→ **Request**
Word for word, restate every line of the material.
((
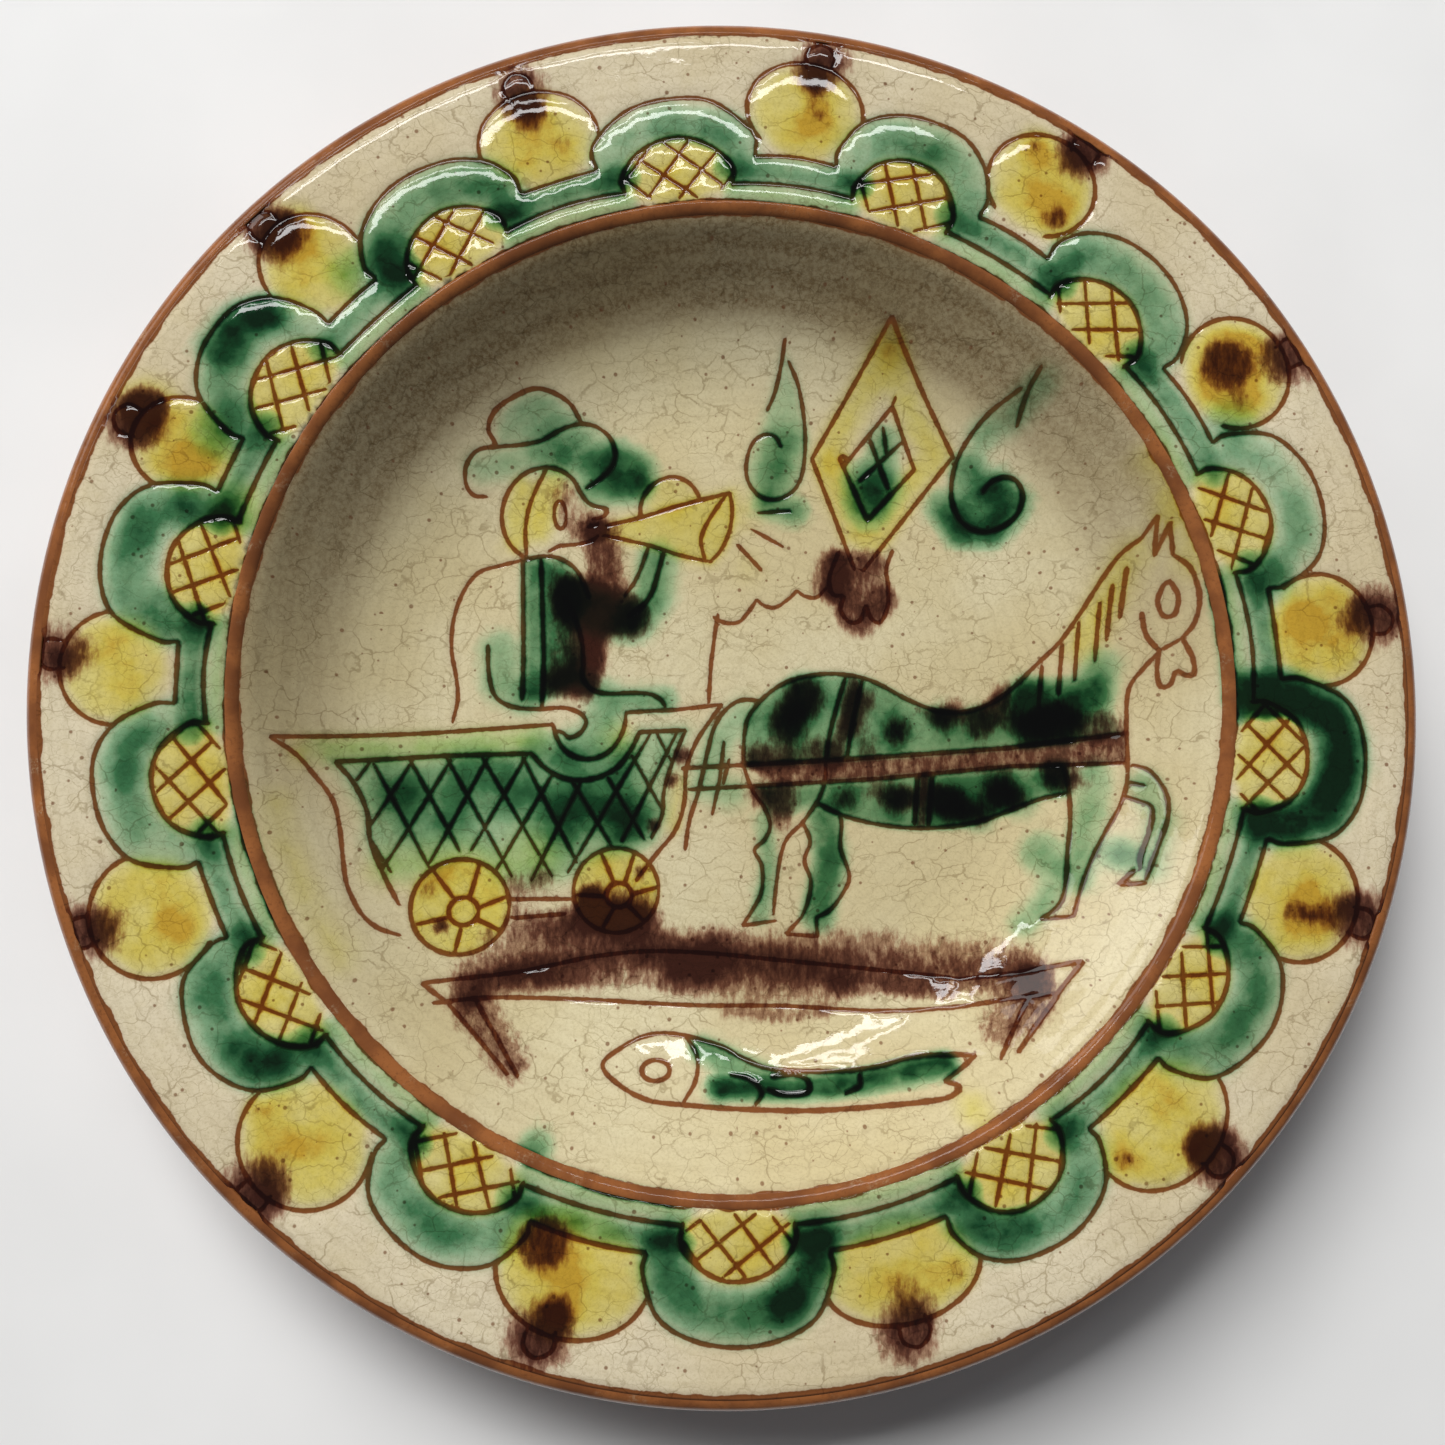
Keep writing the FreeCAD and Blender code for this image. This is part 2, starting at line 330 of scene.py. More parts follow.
def scallop_green(art, top, rep, start, end):
    """The green stain in an arch and along the band to the next one."""
    wide, high = rep["arch"]
    middle = curve(
        (-wide + 4.2, 6.5), (-wide + 4.2, 12), (-wide * 0.52, high - 7.8), (0, high - 6),
        (wide * 0.52, high - 7.8), (wide - 4.2, 12), (wide - 4.2, 6.5),
    )
    dark = rep["green"]
    art.green(dark * 0.52, 3.2, 3.8, *on_ring(middle, top))
    art.green(dark * 0.26, 5.6, 2.8, *on_ring(middle, top))
    for place in rng.uniform(0, len(middle) - 1, 3).astype(int):
        reach = on_ring(middle[max(0, place - 5) : place + 5], top)
        art.green(dark * rng.uniform(0.18, 0.5), 2, 6, *reach)
    band = round_ring(start + 1, end - 1, (VALLEY_V + BAND_V) / 2 + 0.6)
    art.green(0.42, 1.9, 2.6, *band)
    art.green(0.2, 1.4, 3, *round_ring(start, end, 1.6))
    art.yellow(0.16, 1.2, 2.5, *round_ring(start, end, 1.2))


def ball(art, rep, arch, next_arch):
    """A yellow ball with its cap, seen behind the arches on both sides of it."""
    angle, radius, wide, tall, shift = rep["ball"]
    centre = radius - RING_R
    outline = on_ring(oval(0, centre, wide, tall, turn=rng.uniform(-5, 5)), angle)
    arch_shapes = [np.vstack([a, [[0, 0]]]) for a in (arch, next_arch)]
    r = np.hypot(*outline.T)
    shown = r > RING_R + VALLEY_V + 4.2
    for shape in arch_shapes:
        shown &= ~inside(outline, shape)
    first = int(np.argmin(shown))
    around = np.vstack([outline[first:-1], outline[:first]])
    art.engrave(*parts_where(around, np.concatenate([shown[first:-1], shown[:first]])))
    top = centre + tall - 0.8
    cap = curve(
        (shift - 2.9, top - 0.2), (shift - 3.2, top + 3.2), (shift - 0.4, top + 5.3),
        (shift + 2.5, top + 3.6), (shift + 2.4, top + 0.1),
    )
    art.engrave(on_ring(cap, angle), half=0.42)
    art.fill("yellow", rep["yellow"], outline, grow=-1.4, soft=3.2)
    spots = on_ring([(rng.uniform(-5, 5), centre + rng.uniform(-5, 5)) for _ in range(3)], angle)
    for spot in spots:
        art.yellow(0.26, rng.uniform(2.5, 4.5), 4.5, spot)
    x, y = on_ring([(shift + rng.uniform(-1.5, 1.5), top + 1.2)], angle)[0]
    size = 5.4 if -150 < angle < 40 else 4.6
    art.brown(rng.uniform(0.4, 0.6), size + 0.4, 5, (x, y))
    x, y = on_ring([(shift + rng.uniform(-3, 3), top + rng.uniform(1.5, 4.5))], angle)[0]
    art.brown(0.26, size, 5, (x, y))
    low = [(shift - 2.5, top - 1.5), (shift + rng.uniform(-3, 1), top - rng.uniform(3, 6))]
    art.brown(0.34, 2.6, 4, *on_ring(low, angle))


def border_spots(art):
    """Iron spots, dark pools and stray stains that differ from repeat to repeat."""
    for x, y, size, strength in [
        (16.5, 120.5, 1.2, 0.9), (15.5, 127, 2, 0.7), (62, 114.5, 1.6, 0.8), (66, 99.5, 2.4, 1),
        (101.5, 68.5, 5.4, 1.2), (104, 61, 1.8, 0.7), (116.5, 15, 1, 0.5), (112, -44.5, 2.4, 0.9),
        (116, -45.5, 2, 0.9), (76, -93, 1.6, 0.9), (91, -91, 2.4, 0.8), (42.5, -114, 1.1, 0.9),
        (-38, -107.5, 5, 1.2), (-35.5, -121, 2.4, 0.9), (-92.5, -82, 0.8, 0.8), (-118, 55.5, 4, 0.9),
        (-43, 119, 2.6, 0.9), (-37, 112.5, 1.8, 0.6), (-91, 92, 4, 0.8),
    ]:
        art.brown(strength * 0.62, size, 2.2, (x, y))
        art.yellow(0.55, size + 1.4, 4, (x, y))
    art.green(0.9, 4.5, 4, (104, -1))
    art.green(0.5, 3, 5, *curve((112, 0), (121, -5), (124, -14), (120, -22)))
    art.green(0.8, 2.5, 4.5, *curve((-105, 68), (-101, 73), (-96, 75)))
    art.green(0.7, 3.5, 4, (-71, 88))
    art.green(0.3, 3.5, 5, (-79, 84))
    art.green(0.45, 4, 5, (-104, 51))
    art.yellow(0.5, 4, 5, (-101, 36))
    art.green(0.35, 5, 5, (-93, -71))
    art.green(0.4, 4, 5, (109, 24))
    art.green(0.3, 4, 5, (102, 56))
    art.green(0.45, 2.5, 5, *curve((7, -120), (13, -114), (16, -106)))
    art.green(0.8, 0.7, 1.8, *round_ring(-114, -98, -1))
    art.green(0.6, 0.8, 2, *round_ring(-169, -154, -1))
    art.green(0.6, 1, 2.2, *round_ring(-1, 13, -1))
    art.green(0.45, 2.4, 3, (-40, -90))
    art.yellow(0.25, 2, 5, *round_ring(-166, -146, -6.5))
    art.yellow(0.3, 2, 5, *round_ring(16, 30, -3.4))
    art.yellow(0.4, 2.5, 4, (47, -84))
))
→ **Result of the exercise**
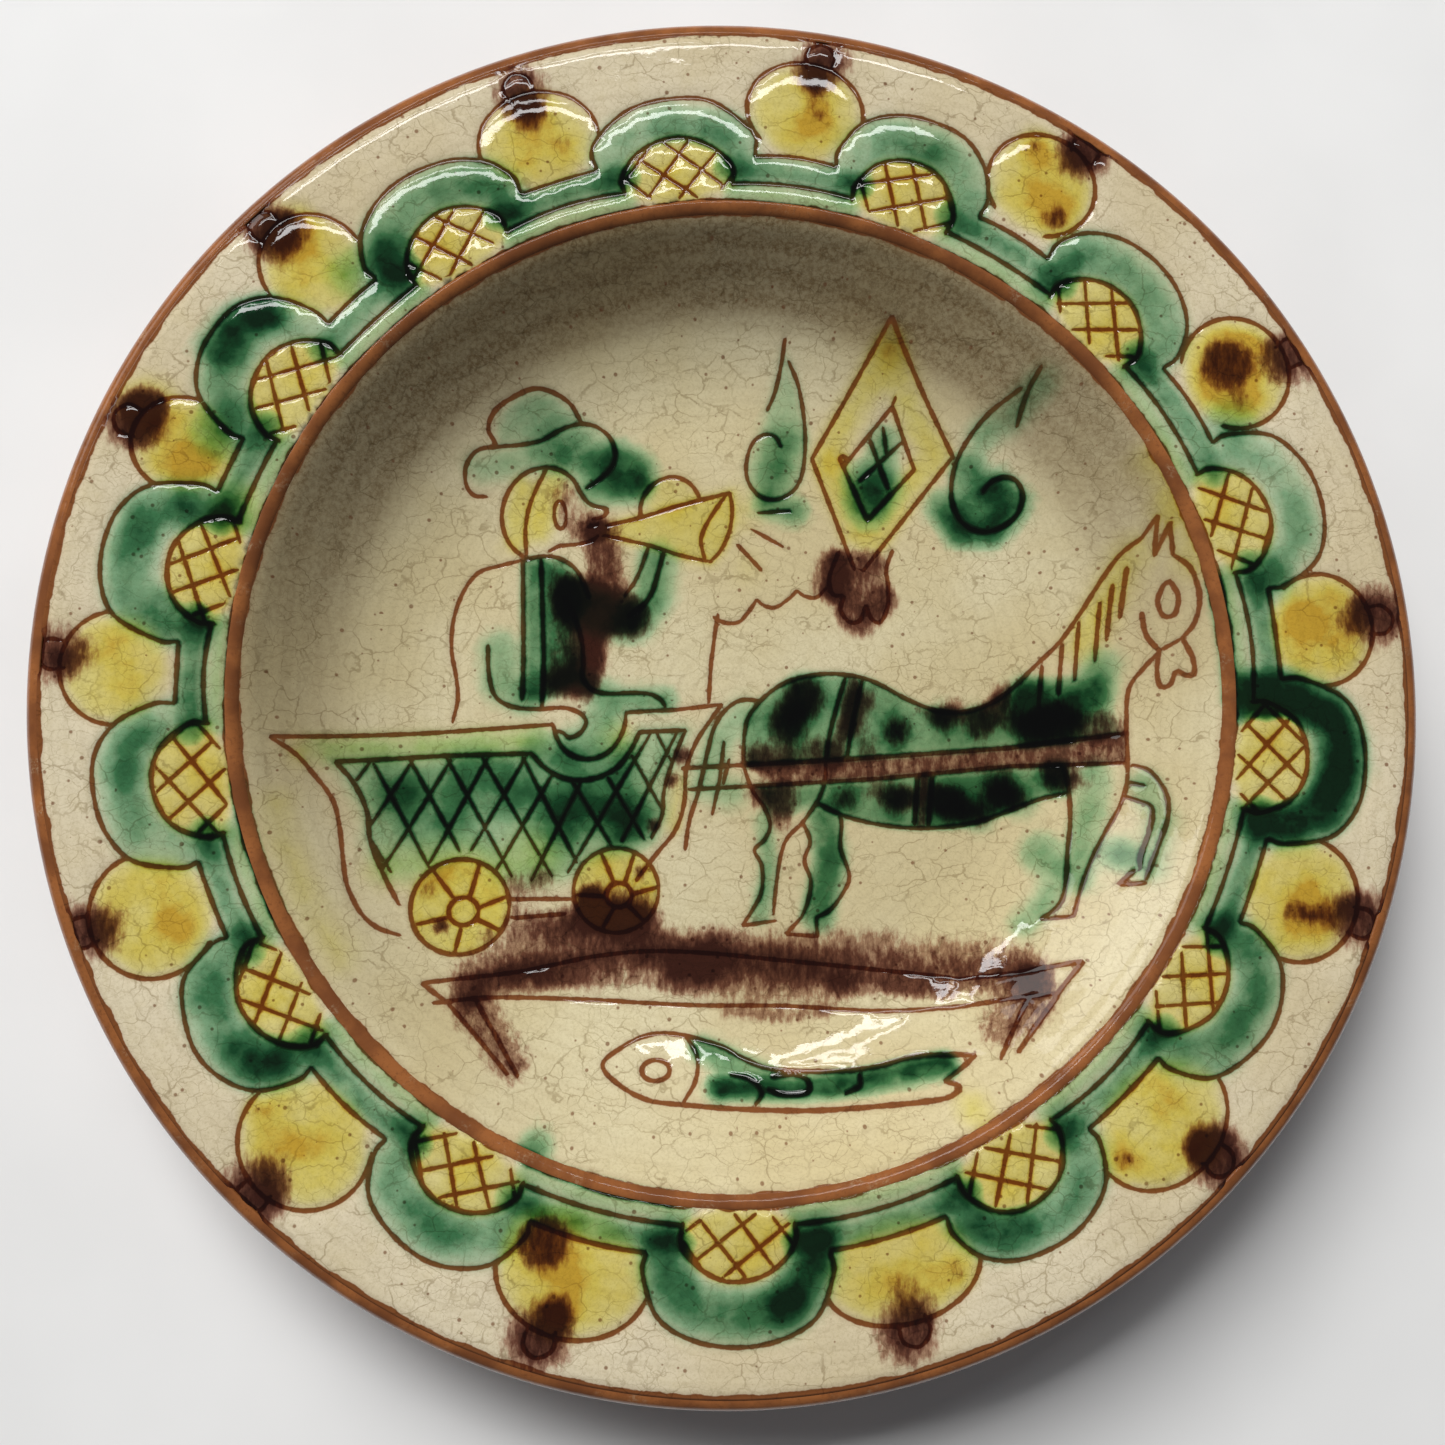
Keep writing the FreeCAD and Blender code for this image. This is part 2, starting at line 330 of scene.py. More parts follow.
def scallop_green(art, top, rep, start, end):
    """The green stain in an arch and along the band to the next one."""
    wide, high = rep["arch"]
    middle = curve(
        (-wide + 4.2, 6.5), (-wide + 4.2, 12), (-wide * 0.52, high - 7.8), (0, high - 6),
        (wide * 0.52, high - 7.8), (wide - 4.2, 12), (wide - 4.2, 6.5),
    )
    dark = rep["green"]
    art.green(dark * 0.52, 3.2, 3.8, *on_ring(middle, top))
    art.green(dark * 0.26, 5.6, 2.8, *on_ring(middle, top))
    for place in rng.uniform(0, len(middle) - 1, 3).astype(int):
        reach = on_ring(middle[max(0, place - 5) : place + 5], top)
        art.green(dark * rng.uniform(0.18, 0.5), 2, 6, *reach)
    band = round_ring(start + 1, end - 1, (VALLEY_V + BAND_V) / 2 + 0.6)
    art.green(0.42, 1.9, 2.6, *band)
    art.green(0.2, 1.4, 3, *round_ring(start, end, 1.6))
    art.yellow(0.16, 1.2, 2.5, *round_ring(start, end, 1.2))


def ball(art, rep, arch, next_arch):
    """A yellow ball with its cap, seen behind the arches on both sides of it."""
    angle, radius, wide, tall, shift = rep["ball"]
    centre = radius - RING_R
    outline = on_ring(oval(0, centre, wide, tall, turn=rng.uniform(-5, 5)), angle)
    arch_shapes = [np.vstack([a, [[0, 0]]]) for a in (arch, next_arch)]
    r = np.hypot(*outline.T)
    shown = r > RING_R + VALLEY_V + 4.2
    for shape in arch_shapes:
        shown &= ~inside(outline, shape)
    first = int(np.argmin(shown))
    around = np.vstack([outline[first:-1], outline[:first]])
    art.engrave(*parts_where(around, np.concatenate([shown[first:-1], shown[:first]])))
    top = centre + tall - 0.8
    cap = curve(
        (shift - 2.9, top - 0.2), (shift - 3.2, top + 3.2), (shift - 0.4, top + 5.3),
        (shift + 2.5, top + 3.6), (shift + 2.4, top + 0.1),
    )
    art.engrave(on_ring(cap, angle), half=0.42)
    art.fill("yellow", rep["yellow"], outline, grow=-1.4, soft=3.2)
    spots = on_ring([(rng.uniform(-5, 5), centre + rng.uniform(-5, 5)) for _ in range(3)], angle)
    for spot in spots:
        art.yellow(0.26, rng.uniform(2.5, 4.5), 4.5, spot)
    x, y = on_ring([(shift + rng.uniform(-1.5, 1.5), top + 1.2)], angle)[0]
    size = 5.4 if -150 < angle < 40 else 4.6
    art.brown(rng.uniform(0.4, 0.6), size + 0.4, 5, (x, y))
    x, y = on_ring([(shift + rng.uniform(-3, 3), top + rng.uniform(1.5, 4.5))], angle)[0]
    art.brown(0.26, size, 5, (x, y))
    low = [(shift - 2.5, top - 1.5), (shift + rng.uniform(-3, 1), top - rng.uniform(3, 6))]
    art.brown(0.34, 2.6, 4, *on_ring(low, angle))


def border_spots(art):
    """Iron spots, dark pools and stray stains that differ from repeat to repeat."""
    for x, y, size, strength in [
        (16.5, 120.5, 1.2, 0.9), (15.5, 127, 2, 0.7), (62, 114.5, 1.6, 0.8), (66, 99.5, 2.4, 1),
        (101.5, 68.5, 5.4, 1.2), (104, 61, 1.8, 0.7), (116.5, 15, 1, 0.5), (112, -44.5, 2.4, 0.9),
        (116, -45.5, 2, 0.9), (76, -93, 1.6, 0.9), (91, -91, 2.4, 0.8), (42.5, -114, 1.1, 0.9),
        (-38, -107.5, 5, 1.2), (-35.5, -121, 2.4, 0.9), (-92.5, -82, 0.8, 0.8), (-118, 55.5, 4, 0.9),
        (-43, 119, 2.6, 0.9), (-37, 112.5, 1.8, 0.6), (-91, 92, 4, 0.8),
    ]:
        art.brown(strength * 0.62, size, 2.2, (x, y))
        art.yellow(0.55, size + 1.4, 4, (x, y))
    art.green(0.9, 4.5, 4, (104, -1))
    art.green(0.5, 3, 5, *curve((112, 0), (121, -5), (124, -14), (120, -22)))
    art.green(0.8, 2.5, 4.5, *curve((-105, 68), (-101, 73), (-96, 75)))
    art.green(0.7, 3.5, 4, (-71, 88))
    art.green(0.3, 3.5, 5, (-79, 84))
    art.green(0.45, 4, 5, (-104, 51))
    art.yellow(0.5, 4, 5, (-101, 36))
    art.green(0.35, 5, 5, (-93, -71))
    art.green(0.4, 4, 5, (109, 24))
    art.green(0.3, 4, 5, (102, 56))
    art.green(0.45, 2.5, 5, *curve((7, -120), (13, -114), (16, -106)))
    art.green(0.8, 0.7, 1.8, *round_ring(-114, -98, -1))
    art.green(0.6, 0.8, 2, *round_ring(-169, -154, -1))
    art.green(0.6, 1, 2.2, *round_ring(-1, 13, -1))
    art.green(0.45, 2.4, 3, (-40, -90))
    art.yellow(0.25, 2, 5, *round_ring(-166, -146, -6.5))
    art.yellow(0.3, 2, 5, *round_ring(16, 30, -3.4))
    art.yellow(0.4, 2.5, 4, (47, -84))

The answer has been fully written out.